All of this might seem like
so much insecure dabbling if there weren’t a strong artistic
sensibility threading through this disparate resume. As New
York Times critic Mel Gussow once wrote, “Mr. Kelly is one
of the most intensely personal of performance artists even as
his subjects range widely in classical history and mythology.
Through his alchemic art, he manages to identify himself with
figures as disparate as Egon Schiele, Orpheus and the Mona
Lisa. Each becomes an extension of the tragic poet personality
he projects on stage.”
As a creator of theater
pieces, Mr. Kelly’s method is to immerse himself in the
artistic expression of a particular period.

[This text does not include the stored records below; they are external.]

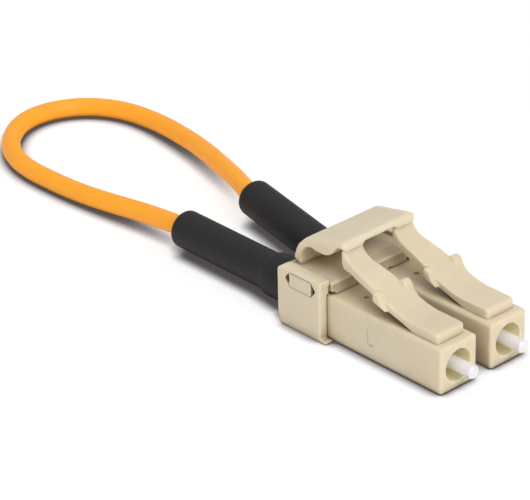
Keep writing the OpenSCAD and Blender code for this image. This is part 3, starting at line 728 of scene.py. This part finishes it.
# %% Rubber and jacket
def soft_skin(name, light, dark, rough, size, height):
    """A smooth skin whose bumps are size wide and height tall, in mm."""
    material, tree, shader, place = new_material(name)
    noise = add(tree, "ShaderNodeTexNoise", Vector=place, Scale=per_mm(size), Detail=4.0)
    broad = add(tree, "ShaderNodeTexNoise", Vector=place, Scale=per_mm(6), Detail=2.0)
    mix = add(
        tree, "ShaderNodeMix", {"data_type": "RGBA"},
        _0=broad.outputs["Fac"], _6=linear(dark), _7=linear(light),
    )
    tree.links.new(mix.outputs[2], shader.inputs["Base Color"])
    gloss = add(
        tree, "ShaderNodeMapRange", _0=noise.outputs["Fac"], _1=0.3, _2=0.7,
        _3=rough - 0.06, _4=rough + 0.08,
    )
    tree.links.new(gloss.outputs[0], shader.inputs["Roughness"])
    bump = add(
        tree, "ShaderNodeBump", Height=noise.outputs["Fac"], Strength=0.15, Distance=height * MM
    )
    tree.links.new(bump.outputs[0], shader.inputs["Normal"])
    return material


sleeve_rubber = soft_skin("moulded_rubber_black", "#272324", "#1F1C1D", 0.58, 0.3, 0.02)
sleeve_rubber.node_tree.nodes["Principled BSDF"].inputs["Specular IOR Level"].default_value = 0.36
cable_pvc = soft_skin("extruded_pvc_orange", "#FFAC2C", "#FFA523", 0.42, 0.5, 0.02)
jacket = cable_pvc.node_tree.nodes["Principled BSDF"]
jacket.inputs["Specular IOR Level"].default_value = 0.35
# The emission is a painted glow that keeps the orange brighter than the lamps make it.
jacket.inputs["Emission Color"].default_value = linear("#FFA526")
jacket.inputs["Emission Strength"].default_value = 0.14
jacket.inputs["Subsurface Weight"].default_value = 0.2
jacket.inputs["Subsurface Scale"].default_value = 0.4 * MM
print("skins:", sleeve_rubber.name, cable_pvc.name)

# %% [markdown]
# ### Ceramic, metals and the guide tube
# The ferrule is polished zirconia, dense, white and a little translucent. The
# parts inside are nickel-plated brass, drawn spring steel, crimped brass and a
# milky polypropylene tube.

# %% Ceramic, metals and guide tube
def hard_finish(name, light, dark, rough, metallic, ior=1.5):
    """A ceramic, metal or hard plastic with fine marks that run along x."""
    material, tree, shader, place = new_material(name)
    stretch = add(tree, "ShaderNodeMapping", Vector=place, Scale=(0.15, 1.0, 1.0))
    marks = add(
        tree, "ShaderNodeTexNoise", Vector=stretch.outputs[0], Scale=per_mm(0.12), Detail=3.0
    )
    mix = add(
        tree, "ShaderNodeMix", {"data_type": "RGBA"},
        _0=marks.outputs["Fac"], _6=linear(dark), _7=linear(light),
    )
    tree.links.new(mix.outputs[2], shader.inputs["Base Color"])
    gloss = add(
        tree, "ShaderNodeMapRange", _0=marks.outputs["Fac"], _1=0.3, _2=0.7,
        _3=max(rough - 0.05, 0.05), _4=rough + 0.05,
    )
    tree.links.new(gloss.outputs[0], shader.inputs["Roughness"])
    shader.inputs["Metallic"].default_value = metallic
    if not metallic:
        shader.inputs["IOR"].default_value = ior
    return material


zirconia = hard_finish("polished_zirconia", "#F2F0F0", "#ECE9EA", 0.2, 0.0, ior=1.8)
ceramic = zirconia.node_tree.nodes["Principled BSDF"]
ceramic.inputs["Subsurface Weight"].default_value = 0.3
ceramic.inputs["Subsurface Scale"].default_value = 0.4 * MM
nickel = hard_finish("nickel_plated_brass", "#C4C2BC", "#B5B2AB", 0.3, 1.0)
spring_wire = hard_finish("drawn_spring_steel", "#A9ABAE", "#8F9194", 0.3, 1.0)
crimp_brass = hard_finish("crimped_brass", "#C9B072", "#B39A5C", 0.35, 1.0)
milky_tube = hard_finish("milky_polypropylene", "#E6E6E0", "#DCDCD5", 0.35, 0.0)
hard = (zirconia, nickel, spring_wire, crimp_brass, milky_tube)
print("hard finishes:", [material.name for material in hard])

# %% [markdown]
# ### A material for every slot
# Each slot of the frame names one material, and every CAD solid and every new piece gets its
# slot's. The clip's cover then takes its own copy of the clip plastic, with deeper painted corner
# shade and a painted shadow on the skirt's front.

# %% Materials on the pieces
SLOT_MATERIALS = {
    "clip_plastic": clip_abs, "plug_plastic": plug_polyester, "ceramic": zirconia,
    "flange_metal": nickel, "guide_plastic": milky_tube, "spring_steel": spring_wire,
    "crimp_metal": crimp_brass, "sleeve_rubber": sleeve_rubber, "cable_jacket": cable_pvc,
}
NODE_SLOTS = {row["node"]: row["material_slot"] for row in frame["record"]["subparts"]}
for node, cad_object in frame["nodes"].items():
    cad_object.data.materials.clear()
    cad_object.data.materials.append(SLOT_MATERIALS[NODE_SLOTS[node]])
for piece in bpy.context.scene.objects:
    if "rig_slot" in piece:
        piece.data.materials.clear()
        piece.data.materials.append(SLOT_MATERIALS[piece["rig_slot"]])
bpy.data.objects["clip_deck"].data.materials[0] = cover_abs_painted_shadow
print("materials:", sorted(m.name for m in SLOT_MATERIALS.values()))

# %% [markdown]
# ## Floor
# The plug lies on a plain white table, with a painted contact shadow close under it. Where the
# camera looks at the floor, part of its brightness is its own, so that it stays white round the
# plug.

# %% Floor
CONTACT_REACH, CONTACT_OPEN = 1.7, (0.42, 0.84)
OWN_LIGHT, LESS_LAMP = 0.72, -0.65
bm = bmesh.new()
bmesh.ops.create_grid(bm, x_segments=1, y_segments=1, size=1.5)
floor = as_object(bm, "floor")
floor_material, tree, shader, place = new_material("white_table")
grain = add(tree, "ShaderNodeTexNoise", Vector=place, Scale=per_mm(30), Detail=2.0)
paper = add(
    tree, "ShaderNodeMix", {"data_type": "RGBA"},
    _0=grain.outputs["Fac"], _6=linear("#FCFBFC"), _7=linear("#FFFFFF"),
)
# Painted contact shadow: the floor's colour turns dark grey close to the plug.
contact = add(tree, "ShaderNodeAmbientOcclusion", {"samples": 16}, Distance=CONTACT_REACH * MM)
depth = add(
    tree, "ShaderNodeMapRange", _0=contact.outputs["AO"],
    _1=CONTACT_OPEN[0], _2=CONTACT_OPEN[1], _3=0.0, _4=1.0,
)
mix = add(
    tree, "ShaderNodeMix", {"data_type": "RGBA"},
    _0=depth.outputs[0], _6=linear("#5A5453"), _7=paper.outputs[2],
)
seen = add(tree, "ShaderNodeLightPath")
hold = add(
    tree, "ShaderNodeMath", {"operation": "MULTIPLY_ADD"},
    _0=seen.outputs["Is Camera Ray"], _1=LESS_LAMP, _2=1.0,
)
held = add(
    tree, "ShaderNodeVectorMath", {"operation": "SCALE"},
    _0=mix.outputs[2], Scale=hold.outputs[0],
)
tree.links.new(held.outputs[0], shader.inputs["Base Color"])
tree.links.new(mix.outputs[2], shader.inputs["Emission Color"])
lift = add(
    tree, "ShaderNodeMath", {"operation": "MULTIPLY"},
    _0=seen.outputs["Is Camera Ray"], _1=OWN_LIGHT,
)
tree.links.new(lift.outputs[0], shader.inputs["Emission Strength"])
shader.inputs["Roughness"].default_value = 0.9
shader.inputs["Specular IOR Level"].default_value = 0.1
floor.data.materials.append(floor_material)
print("floor: contact shade reaches", CONTACT_REACH, "mm")

# %% [markdown]
# ## Lights and world
# One lamp overhead lights the tops, and a stronger one in front lights the
# faces and the bores. The world gives soft light from all round, and the camera
# sees it as plain white.

# %% Lights and world
WORLD_LIGHT = 0.54


def lamp(name, position, size, power):
    """A square area lamp that faces the plug."""
    data = bpy.data.lights.new(name, "AREA")
    data.size = size
    data.energy = power
    lamp_object = bpy.data.objects.new(name, data)
    spot = Vector(position)
    lamp_object.location = spot
    lamp_object.rotation_euler = (TARGET - spot).to_track_quat("-Z", "Y").to_euler()
    bpy.context.scene.collection.objects.link(lamp_object)


lamp("top_lamp", (-0.05, 0.05, 0.5), 0.35, 0.42)
lamp("front_lamp", (0.4, -0.1, 0.34), 0.25, 1.2)

world = bpy.data.worlds.new("studio")
bpy.context.scene.world = world
world.use_nodes = True
tree = world.node_tree
tree.nodes.clear()
rays = add(tree, "ShaderNodeLightPath")
white = add(tree, "ShaderNodeBackground", Color=(1, 1, 1, 1), Strength=1.0)
dim = add(tree, "ShaderNodeBackground", Color=(1, 1, 1, 1), Strength=WORLD_LIGHT)
choice = add(
    tree, "ShaderNodeMixShader", _0=rays.outputs["Is Camera Ray"],
    _1=dim.outputs[0], _2=white.outputs[0],
)
add(tree, "ShaderNodeOutputWorld", Surface=choice.outputs[0])
bpy.context.scene.view_settings.view_transform = "Standard"
print("light: 2 lamps and a world of strength", WORLD_LIGHT)

# %% [markdown]
# ## The last call
# The view layer is brought up to date one last time.

# %% Finish
bpy.context.view_layer.update()
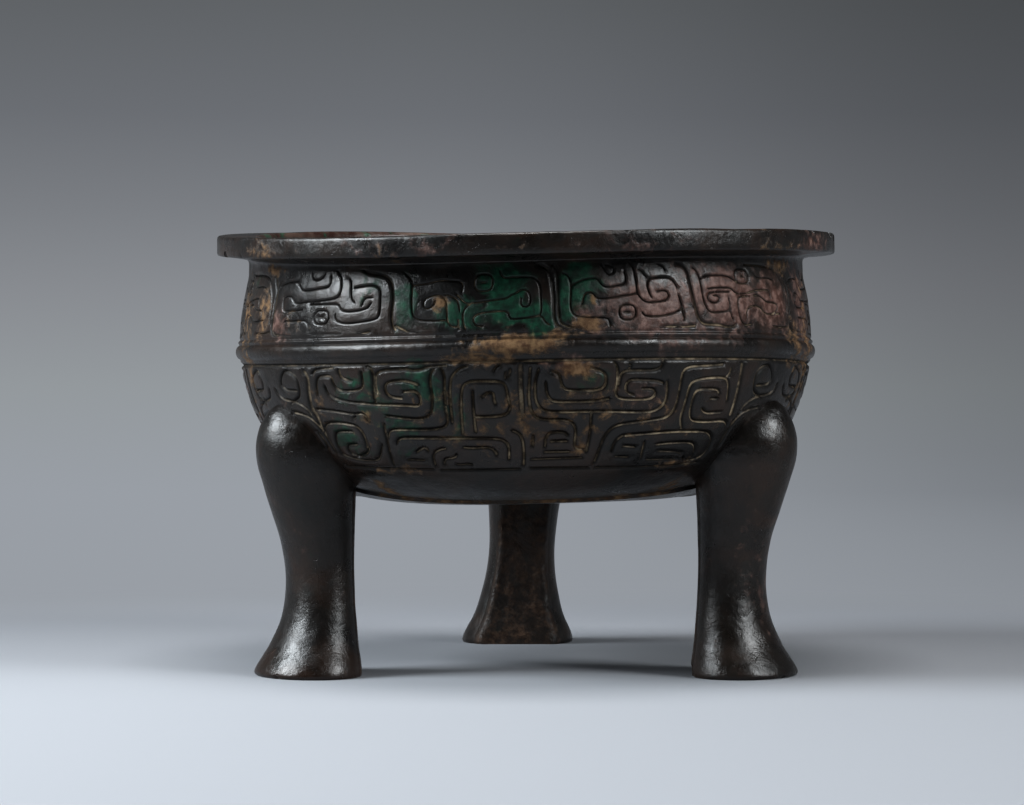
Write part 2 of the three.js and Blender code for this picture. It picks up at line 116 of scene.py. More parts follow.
# Rows of vertices along a stroke, in half widths from its middle, and how sparse they are at the back.
ROW_OFFSETS = (0, 0.7, 1.35, 2.3)
HIDDEN_SHARE = 1.35
# How far the strokes' vertices stay from a band's edges and from the seam at the back.
EDGE_MARGIN = 0.45
SEAM_MARGIN = 0.4
# The honeycomb between the strokes, in steps: its first row, its margins, its rows and its least gap.
FILL_FIRST = 0.8
FILL_LEFT = 0.7
FILL_MARGIN = 0.5
FILL_ROW = 0.87
FILL_GAP = 0.62
# The relief fades out over this distance at a band's edges.
EDGE_FADE = 0.7
SLOPE_REACH = 0.3
TINY = 1e-9


def strokes(text):
    """Strokes written as azimuth,height points in tenths, with a semicolon between two strokes."""
    runs = [[item.split(",") for item in run.split()] for run in text.split(";")]
    return [[(float(theta) / 10, float(z) / 10) for theta, z in run] for run in runs]


def rounded(path, rounds=2):
    """The path with its corners cut round, its ends kept."""
    points = np.array(path, float)
    for _ in range(rounds):
        a, b = points[:-1], points[1:]
        cut = np.stack([a * 0.75 + b * 0.25, a * 0.25 + b * 0.75], 1).reshape(-1, 2)
        points = np.vstack([points[:1], cut[1:-1], points[-1:]])
    return points


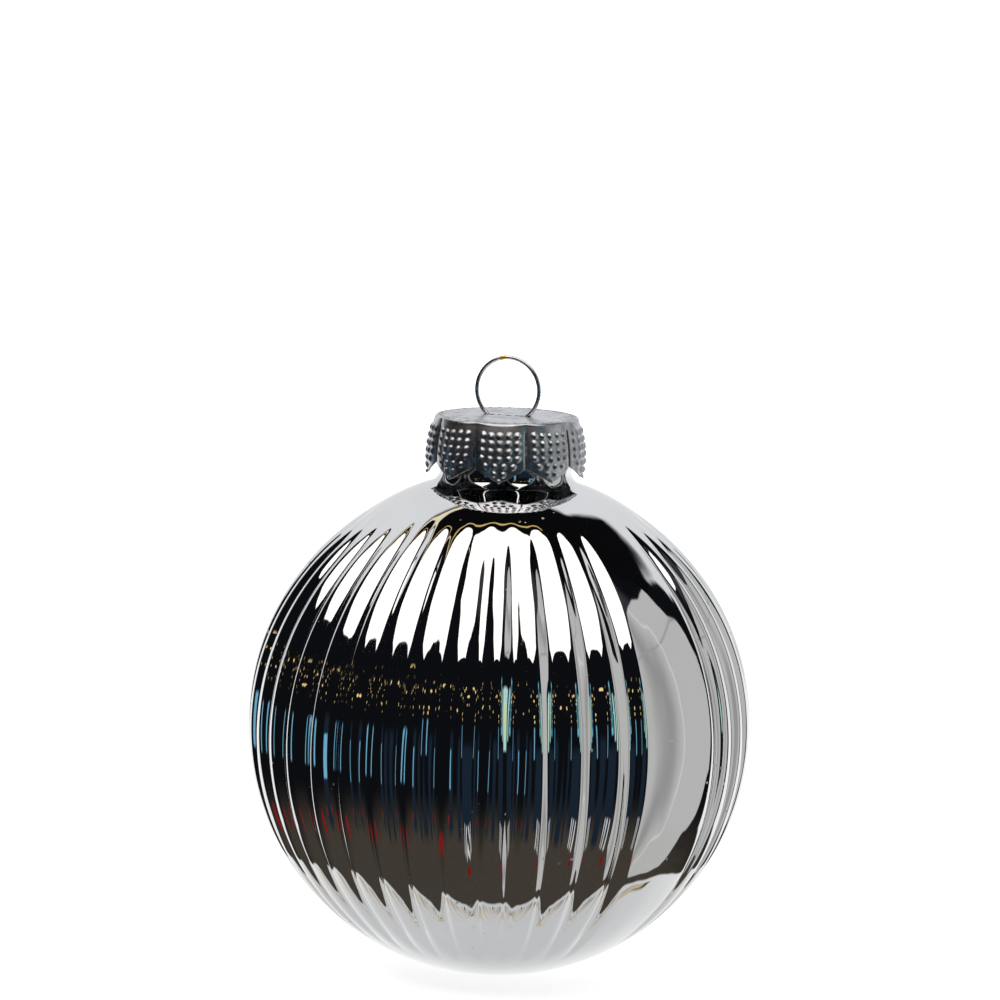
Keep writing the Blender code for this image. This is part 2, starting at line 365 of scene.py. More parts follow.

To prepare for
“Love of a Poet,” his 1990 staging of Schumann’s early
19th century song cycle “Dichterliebe,” he read a lot of
German romantic literature (including Goethe’s “Sorrows of
Young Werther” and lots of Heine), looked at the paintings
of Caspar David Friedrich, and meditated on his own youth as a
melancholy dandy. And as a performer he isn’t afraid to
immerse his body, either. Halfway through “Love of a
Poet,” he dipped his head into a wash basin, let water drip
down his face, and then plunged head-first into a mound of
earth that had earlier served as a symbol of the grave, so he
sang the rest of the performance covered in mud.
It was this full-bodied
aestheticism that drew Ms. Rothenberg to Mr. Kelly. The
pianist, who divides her time between New York and Houston,
where she is artistic director of the chamber music ensemble
Da Camera of Houston, had played “Pierrot Lunaire” in
concert many times and recorded it with soprano Lucy Sexton,
who will sing in the New Victory performances as well. She
knew she wanted to mount an evening that would examine the
context out of which Schoenberg created his curious 1912
masterwork, an adaptation of 21 poems by Belgian writer Albert
Giroud channeled through the commedia dell’arte character
Pierrot and performed by a vocalist in “sprechstimme,”
halfway between singing and speaking. She didn’t quite know
what the theatrical element of the evening would be until she
happened to see Mr. Kelly’s Egon Schiele piece, “Pass the
Blutwurst, Bitte,” in Houston.
“I was struck by Kelly’s
sophisticated use of music and his deep kinship with the
artistic period of ‘Pierrot,’ as well as his own
distinctive artform, which hovers between dance and theater
just as the singer of ‘Pierrot’ hovers between song and
speech,” Ms. Rothenberg wrote in a program note for “Moondrunk,”
which premiered last April in Houston.
Mr. Kelly was drawn to the
project less by Schoenberg -- “I always preferred Berg,”
he said in an interview, with the casual crispness of an
opinionated aficionado -- than by the opportunity to play
Pierrot. Ever since he saw Jean-Louis Barrault as the
melancholy clown in the film “Children of Paradise” while
he was a student at Parsons, “I felt destined to play this
character,” Mr. Kelly said.
He described “Pierrot
Lunaire” as “incredibly beautiful and strange, kind of
like an acid trip. There’s a lot of strange imagery in the
poems and the sound of yearning and anxiety. It’s been a
real challenge to strike a balance between the poetry and my
relationship to the music. What I’ve aimed for is to provide
a visual/kinetic counterpart that has its own integrity, that
tells its own story alongside the words.”
Fans of Mr. Kelly’s who
treasured his hilarious and musically reverent impersonation
of Joni Mitchell in “Paved Paradise” (reprised in the
movie “Wigstock”) may be surprised that he acts and dances
in “Moondrunk” but does not sing. Again, it’s a
reflection of his multiple gifts that he can shuffle them from
project to project. No wonder he names as his idols Leonard da
Vinci and Jean Cocteau.
“I hate the term
‘renaissance man,’ but it’s better than ‘performance
artist,’” said Mr. Kelly. “I think the thing Sarah saw
in my work was the ability to tell a story without the spoken
word. I consider myself to be a poet, and I’m always trying
to arrive at the place where something becomes poetry.”